» What you will do: Lift every line from the entries that includes the word "collection".

Dataset rows:
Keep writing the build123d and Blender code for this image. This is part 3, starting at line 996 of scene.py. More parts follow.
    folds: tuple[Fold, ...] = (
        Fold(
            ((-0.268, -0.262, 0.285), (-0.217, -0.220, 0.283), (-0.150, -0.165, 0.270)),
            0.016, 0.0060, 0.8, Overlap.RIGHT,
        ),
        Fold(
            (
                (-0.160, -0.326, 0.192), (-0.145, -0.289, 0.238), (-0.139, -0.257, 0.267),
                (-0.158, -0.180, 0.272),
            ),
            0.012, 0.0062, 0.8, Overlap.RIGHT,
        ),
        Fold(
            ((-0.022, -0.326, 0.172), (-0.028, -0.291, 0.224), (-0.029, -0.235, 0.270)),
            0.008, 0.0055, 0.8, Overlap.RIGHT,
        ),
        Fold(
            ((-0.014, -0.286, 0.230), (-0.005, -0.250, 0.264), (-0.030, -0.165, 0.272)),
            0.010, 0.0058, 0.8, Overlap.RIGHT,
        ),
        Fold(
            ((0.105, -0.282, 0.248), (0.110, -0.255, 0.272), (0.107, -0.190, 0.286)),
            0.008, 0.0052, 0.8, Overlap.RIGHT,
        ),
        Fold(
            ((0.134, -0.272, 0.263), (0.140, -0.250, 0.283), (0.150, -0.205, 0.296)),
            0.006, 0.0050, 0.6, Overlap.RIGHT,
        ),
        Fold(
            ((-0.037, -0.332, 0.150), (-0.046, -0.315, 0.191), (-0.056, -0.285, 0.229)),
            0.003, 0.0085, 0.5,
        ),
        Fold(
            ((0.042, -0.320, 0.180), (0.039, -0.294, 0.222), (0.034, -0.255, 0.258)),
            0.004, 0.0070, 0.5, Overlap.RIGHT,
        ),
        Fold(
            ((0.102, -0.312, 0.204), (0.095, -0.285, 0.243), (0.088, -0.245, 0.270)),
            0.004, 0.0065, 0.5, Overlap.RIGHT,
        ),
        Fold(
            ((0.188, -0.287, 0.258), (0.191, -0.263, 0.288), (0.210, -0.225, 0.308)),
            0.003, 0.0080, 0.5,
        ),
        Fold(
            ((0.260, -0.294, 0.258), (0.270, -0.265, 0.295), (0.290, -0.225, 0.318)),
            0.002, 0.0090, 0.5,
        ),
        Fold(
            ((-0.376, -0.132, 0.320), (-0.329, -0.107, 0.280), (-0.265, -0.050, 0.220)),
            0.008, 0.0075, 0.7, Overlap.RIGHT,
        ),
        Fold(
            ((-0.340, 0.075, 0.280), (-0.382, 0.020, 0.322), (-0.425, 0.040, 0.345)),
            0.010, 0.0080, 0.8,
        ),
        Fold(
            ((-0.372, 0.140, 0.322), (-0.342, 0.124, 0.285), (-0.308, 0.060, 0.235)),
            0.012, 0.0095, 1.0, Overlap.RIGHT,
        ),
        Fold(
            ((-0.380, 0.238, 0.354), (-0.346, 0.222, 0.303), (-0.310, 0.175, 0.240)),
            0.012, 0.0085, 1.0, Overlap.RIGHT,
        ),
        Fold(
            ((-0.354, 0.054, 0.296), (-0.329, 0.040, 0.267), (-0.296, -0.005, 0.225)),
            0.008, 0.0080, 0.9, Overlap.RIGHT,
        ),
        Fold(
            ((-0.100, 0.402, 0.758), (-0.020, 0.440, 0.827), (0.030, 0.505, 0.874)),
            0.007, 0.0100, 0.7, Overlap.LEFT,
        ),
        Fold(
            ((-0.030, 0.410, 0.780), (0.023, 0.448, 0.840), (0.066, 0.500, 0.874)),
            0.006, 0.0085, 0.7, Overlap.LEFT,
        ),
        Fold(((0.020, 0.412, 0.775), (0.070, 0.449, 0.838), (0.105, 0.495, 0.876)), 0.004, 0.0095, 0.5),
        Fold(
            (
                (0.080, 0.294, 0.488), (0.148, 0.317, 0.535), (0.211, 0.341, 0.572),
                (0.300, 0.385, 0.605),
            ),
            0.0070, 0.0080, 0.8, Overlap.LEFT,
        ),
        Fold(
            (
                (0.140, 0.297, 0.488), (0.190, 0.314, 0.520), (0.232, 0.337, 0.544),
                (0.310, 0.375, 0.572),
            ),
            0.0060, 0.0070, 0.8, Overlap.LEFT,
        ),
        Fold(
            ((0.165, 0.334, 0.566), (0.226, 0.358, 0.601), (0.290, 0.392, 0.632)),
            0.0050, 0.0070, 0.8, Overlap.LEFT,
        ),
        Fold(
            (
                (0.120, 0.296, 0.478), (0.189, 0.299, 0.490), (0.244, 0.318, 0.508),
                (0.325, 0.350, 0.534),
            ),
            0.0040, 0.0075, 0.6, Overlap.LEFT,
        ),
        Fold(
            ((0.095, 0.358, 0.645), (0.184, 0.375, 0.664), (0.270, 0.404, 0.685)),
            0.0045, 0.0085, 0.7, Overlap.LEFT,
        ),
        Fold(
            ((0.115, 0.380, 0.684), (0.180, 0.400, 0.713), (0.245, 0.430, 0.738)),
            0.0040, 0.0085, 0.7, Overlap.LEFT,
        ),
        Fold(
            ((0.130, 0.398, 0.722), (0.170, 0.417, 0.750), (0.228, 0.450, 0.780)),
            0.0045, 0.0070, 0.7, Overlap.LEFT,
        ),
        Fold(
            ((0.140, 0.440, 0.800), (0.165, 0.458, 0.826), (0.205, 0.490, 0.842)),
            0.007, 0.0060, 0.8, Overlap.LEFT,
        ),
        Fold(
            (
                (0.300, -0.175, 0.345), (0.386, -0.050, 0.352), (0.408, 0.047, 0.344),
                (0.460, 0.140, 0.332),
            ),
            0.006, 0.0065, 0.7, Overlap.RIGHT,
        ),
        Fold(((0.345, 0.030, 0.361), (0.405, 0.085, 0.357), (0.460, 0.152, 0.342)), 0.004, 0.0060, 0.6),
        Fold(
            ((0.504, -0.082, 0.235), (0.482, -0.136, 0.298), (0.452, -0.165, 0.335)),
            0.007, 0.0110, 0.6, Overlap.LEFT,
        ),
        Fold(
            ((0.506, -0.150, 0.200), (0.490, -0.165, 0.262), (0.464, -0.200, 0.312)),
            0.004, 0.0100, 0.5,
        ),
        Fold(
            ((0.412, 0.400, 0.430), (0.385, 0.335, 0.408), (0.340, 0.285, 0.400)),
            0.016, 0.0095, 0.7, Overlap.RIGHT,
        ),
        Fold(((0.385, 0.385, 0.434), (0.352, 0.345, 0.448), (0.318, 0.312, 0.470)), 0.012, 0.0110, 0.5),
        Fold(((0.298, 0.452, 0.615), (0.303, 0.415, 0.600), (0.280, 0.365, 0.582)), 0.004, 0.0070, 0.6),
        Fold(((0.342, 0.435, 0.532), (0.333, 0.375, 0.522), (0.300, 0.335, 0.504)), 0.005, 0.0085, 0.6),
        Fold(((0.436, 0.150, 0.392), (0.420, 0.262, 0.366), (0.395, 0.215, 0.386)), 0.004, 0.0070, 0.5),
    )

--

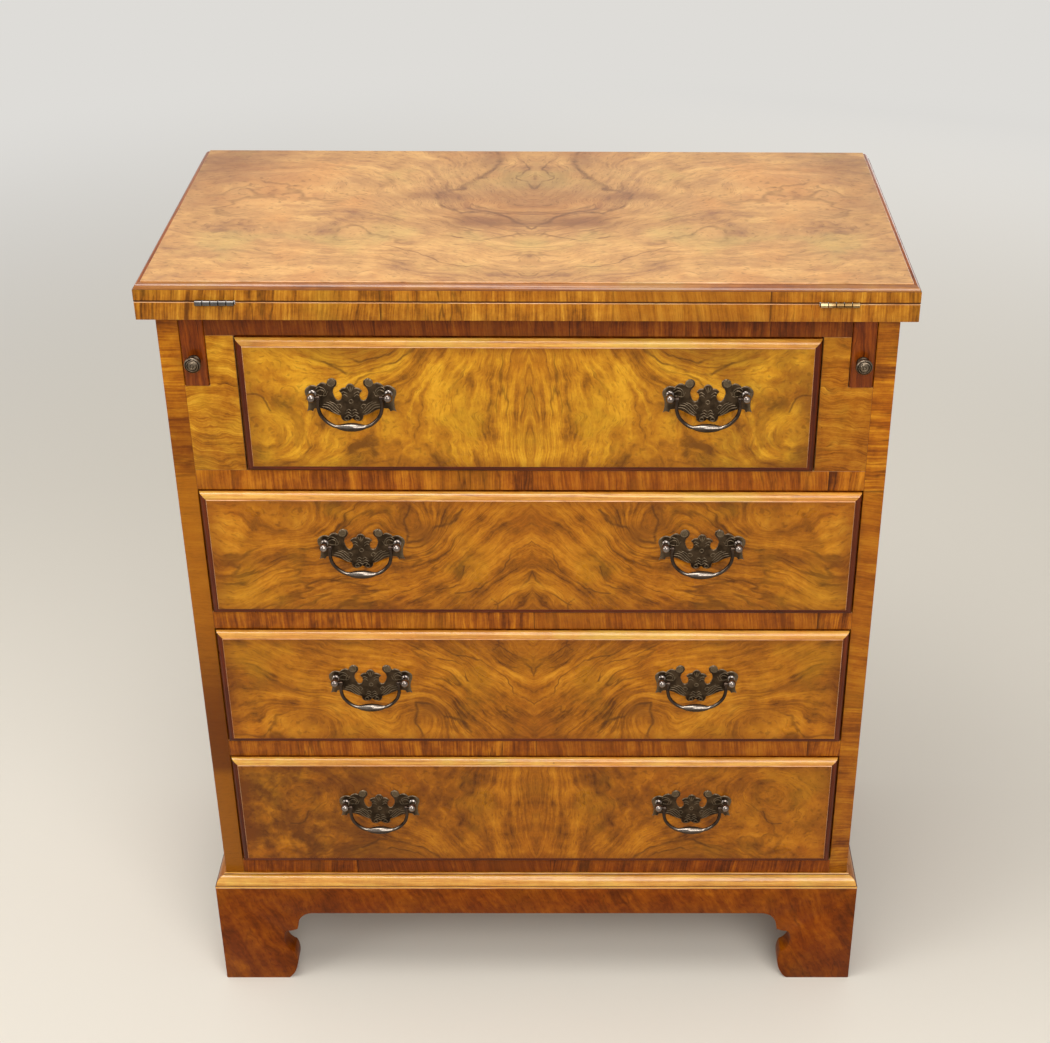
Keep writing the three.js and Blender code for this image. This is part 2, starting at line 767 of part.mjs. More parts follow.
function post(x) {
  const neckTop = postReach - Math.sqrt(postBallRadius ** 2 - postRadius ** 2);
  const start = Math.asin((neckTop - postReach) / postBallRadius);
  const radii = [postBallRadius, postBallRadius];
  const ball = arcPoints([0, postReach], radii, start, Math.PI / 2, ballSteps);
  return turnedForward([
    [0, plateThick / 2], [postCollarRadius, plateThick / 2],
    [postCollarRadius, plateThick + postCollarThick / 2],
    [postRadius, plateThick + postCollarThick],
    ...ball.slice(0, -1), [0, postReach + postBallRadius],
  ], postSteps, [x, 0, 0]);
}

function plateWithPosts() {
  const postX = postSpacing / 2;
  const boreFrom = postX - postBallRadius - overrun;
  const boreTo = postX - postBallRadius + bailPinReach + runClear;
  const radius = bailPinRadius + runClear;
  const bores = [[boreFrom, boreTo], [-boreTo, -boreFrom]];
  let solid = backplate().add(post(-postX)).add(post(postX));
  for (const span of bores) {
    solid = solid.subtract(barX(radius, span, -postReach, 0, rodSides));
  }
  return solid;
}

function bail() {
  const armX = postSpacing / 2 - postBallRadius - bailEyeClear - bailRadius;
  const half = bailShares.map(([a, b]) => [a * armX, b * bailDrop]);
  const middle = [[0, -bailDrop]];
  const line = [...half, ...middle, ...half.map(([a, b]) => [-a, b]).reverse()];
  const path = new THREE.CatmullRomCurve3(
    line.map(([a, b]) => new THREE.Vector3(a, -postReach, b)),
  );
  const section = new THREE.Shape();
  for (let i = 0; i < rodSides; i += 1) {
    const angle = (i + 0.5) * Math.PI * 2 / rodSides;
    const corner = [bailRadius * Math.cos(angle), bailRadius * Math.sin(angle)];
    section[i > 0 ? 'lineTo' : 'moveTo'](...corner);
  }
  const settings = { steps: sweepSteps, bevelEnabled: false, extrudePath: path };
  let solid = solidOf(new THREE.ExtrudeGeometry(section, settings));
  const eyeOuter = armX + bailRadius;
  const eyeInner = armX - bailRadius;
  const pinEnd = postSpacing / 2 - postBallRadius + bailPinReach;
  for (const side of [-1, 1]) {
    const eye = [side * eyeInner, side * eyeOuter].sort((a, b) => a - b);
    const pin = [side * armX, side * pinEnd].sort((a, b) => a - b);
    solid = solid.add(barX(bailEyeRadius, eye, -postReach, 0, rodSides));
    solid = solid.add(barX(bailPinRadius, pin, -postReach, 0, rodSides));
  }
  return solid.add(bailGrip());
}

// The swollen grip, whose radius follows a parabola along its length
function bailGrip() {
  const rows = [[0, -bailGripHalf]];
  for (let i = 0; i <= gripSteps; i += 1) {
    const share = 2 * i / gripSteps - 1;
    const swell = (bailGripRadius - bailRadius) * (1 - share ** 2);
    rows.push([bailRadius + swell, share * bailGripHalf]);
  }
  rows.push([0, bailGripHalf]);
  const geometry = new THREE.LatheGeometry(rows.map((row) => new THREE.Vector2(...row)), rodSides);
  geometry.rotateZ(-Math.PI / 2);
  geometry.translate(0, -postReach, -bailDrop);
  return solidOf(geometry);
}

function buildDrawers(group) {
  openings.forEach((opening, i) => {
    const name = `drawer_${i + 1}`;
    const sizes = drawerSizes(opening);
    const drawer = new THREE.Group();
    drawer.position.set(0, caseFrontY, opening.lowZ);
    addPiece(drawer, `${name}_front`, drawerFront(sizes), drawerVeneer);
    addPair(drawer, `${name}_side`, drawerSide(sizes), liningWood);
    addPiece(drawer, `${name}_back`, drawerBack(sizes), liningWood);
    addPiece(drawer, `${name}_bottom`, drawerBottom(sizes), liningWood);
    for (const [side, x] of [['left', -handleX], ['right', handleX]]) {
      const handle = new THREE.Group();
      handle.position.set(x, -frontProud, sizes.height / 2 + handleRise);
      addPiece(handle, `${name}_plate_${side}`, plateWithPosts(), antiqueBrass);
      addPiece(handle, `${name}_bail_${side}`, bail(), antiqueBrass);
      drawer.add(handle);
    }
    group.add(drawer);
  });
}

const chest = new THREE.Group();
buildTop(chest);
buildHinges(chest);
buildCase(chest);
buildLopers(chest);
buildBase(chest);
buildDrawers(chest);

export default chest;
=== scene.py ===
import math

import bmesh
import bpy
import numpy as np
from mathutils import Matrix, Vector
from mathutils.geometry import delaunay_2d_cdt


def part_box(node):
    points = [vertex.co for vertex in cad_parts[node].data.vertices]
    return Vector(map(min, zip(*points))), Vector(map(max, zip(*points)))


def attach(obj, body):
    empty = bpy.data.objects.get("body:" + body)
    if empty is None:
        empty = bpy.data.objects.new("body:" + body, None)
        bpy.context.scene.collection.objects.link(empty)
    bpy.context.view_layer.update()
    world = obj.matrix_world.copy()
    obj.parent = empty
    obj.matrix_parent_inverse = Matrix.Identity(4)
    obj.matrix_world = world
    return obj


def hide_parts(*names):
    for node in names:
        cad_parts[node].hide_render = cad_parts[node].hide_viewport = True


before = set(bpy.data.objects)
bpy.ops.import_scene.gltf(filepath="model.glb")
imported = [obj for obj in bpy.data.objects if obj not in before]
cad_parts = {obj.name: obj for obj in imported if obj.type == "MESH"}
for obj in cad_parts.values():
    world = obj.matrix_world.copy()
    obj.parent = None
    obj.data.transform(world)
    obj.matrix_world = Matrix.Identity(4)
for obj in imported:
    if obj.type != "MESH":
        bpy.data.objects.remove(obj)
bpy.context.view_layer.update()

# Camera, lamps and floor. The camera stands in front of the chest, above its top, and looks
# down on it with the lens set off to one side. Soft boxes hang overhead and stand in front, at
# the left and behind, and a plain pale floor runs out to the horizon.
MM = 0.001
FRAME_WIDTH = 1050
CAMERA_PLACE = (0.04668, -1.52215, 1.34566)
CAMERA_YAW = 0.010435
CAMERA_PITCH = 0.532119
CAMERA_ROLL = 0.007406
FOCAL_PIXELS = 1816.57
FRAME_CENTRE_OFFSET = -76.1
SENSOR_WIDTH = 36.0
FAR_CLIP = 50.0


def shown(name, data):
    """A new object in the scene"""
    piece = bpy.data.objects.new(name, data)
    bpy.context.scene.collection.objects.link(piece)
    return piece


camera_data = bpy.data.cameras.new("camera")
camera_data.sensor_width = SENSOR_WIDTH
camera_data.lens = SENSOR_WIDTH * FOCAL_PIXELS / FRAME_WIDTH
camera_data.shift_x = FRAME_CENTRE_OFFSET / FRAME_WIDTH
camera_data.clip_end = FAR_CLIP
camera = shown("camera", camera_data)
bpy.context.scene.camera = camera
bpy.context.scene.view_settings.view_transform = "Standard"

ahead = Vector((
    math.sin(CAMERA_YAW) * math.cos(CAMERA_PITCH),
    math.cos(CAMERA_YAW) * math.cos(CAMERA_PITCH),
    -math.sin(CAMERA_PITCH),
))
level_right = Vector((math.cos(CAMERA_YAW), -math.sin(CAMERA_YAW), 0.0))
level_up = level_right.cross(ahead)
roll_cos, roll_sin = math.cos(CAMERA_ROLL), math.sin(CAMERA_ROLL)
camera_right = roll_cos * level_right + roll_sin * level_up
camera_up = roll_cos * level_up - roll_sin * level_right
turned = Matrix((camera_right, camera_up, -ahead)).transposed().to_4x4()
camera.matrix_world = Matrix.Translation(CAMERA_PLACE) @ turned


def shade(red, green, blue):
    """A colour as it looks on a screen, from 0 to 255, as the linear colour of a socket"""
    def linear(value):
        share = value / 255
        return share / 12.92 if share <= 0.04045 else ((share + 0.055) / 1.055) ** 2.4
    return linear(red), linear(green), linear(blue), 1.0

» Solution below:
        bpy.context.scene.collection.objects.link(empty)
    bpy.context.scene.collection.objects.link(piece)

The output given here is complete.